Spatial Graph Attention Network Modeling for Neighborhood-Scale Lead Contamination Risk Prediction Using Publicly Available Data
Abstract
Abstract Lead contamination in urban water systems remains a prevalent public health threat, affecting millions of American households and disproportionately endangering vulnerable population groups. Current municipal risk assessment and inspection strategies are overwhelmingly based on random sampling and complaint-driven protocols that overlook spatial complexity, reinforce inequities, and squander limited resources, leaving critical exposure areas unidentified. This paper presents a lead contamination risk prediction framework from socio-demographic housing features analytics, first of its kind, by drawing on partially anonymized residential testing data as ground truth and applying graph neural networks alongside gradient-boosted ensembles. Specifically, our method integrates spatial Deep Graph Attention Networks classifiers to capture inter-neighborhood contamination dependencies, fuse demographic and spatial evidence, and produce interpretable risk scores.
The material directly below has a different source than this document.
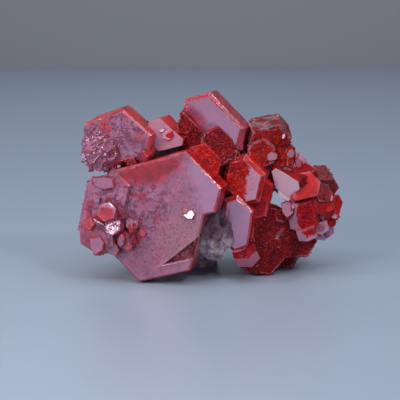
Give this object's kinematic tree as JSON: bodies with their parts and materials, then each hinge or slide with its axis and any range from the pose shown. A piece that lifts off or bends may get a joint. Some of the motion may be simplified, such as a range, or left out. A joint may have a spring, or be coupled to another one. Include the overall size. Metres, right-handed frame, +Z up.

Those scores are actionable by municipal water authorities at the intra-neighborhood level. Through extensive experiments on newly constructed Chicago block-group level datasets, our framework achieves a balanced accuracy of 84.8% and reduces false positive lead contamination by up to 44% versus spatial-only baselines and 21% over current practice, without sacrificing recall on contaminated blocks. Our approach not only extends technical boundaries in spatial-ensemble learning and privacy-preserving urban health modeling, but also provides policymakers and public health officials with a means to assess and address contamination risks, supporting efforts to protect community health and safety.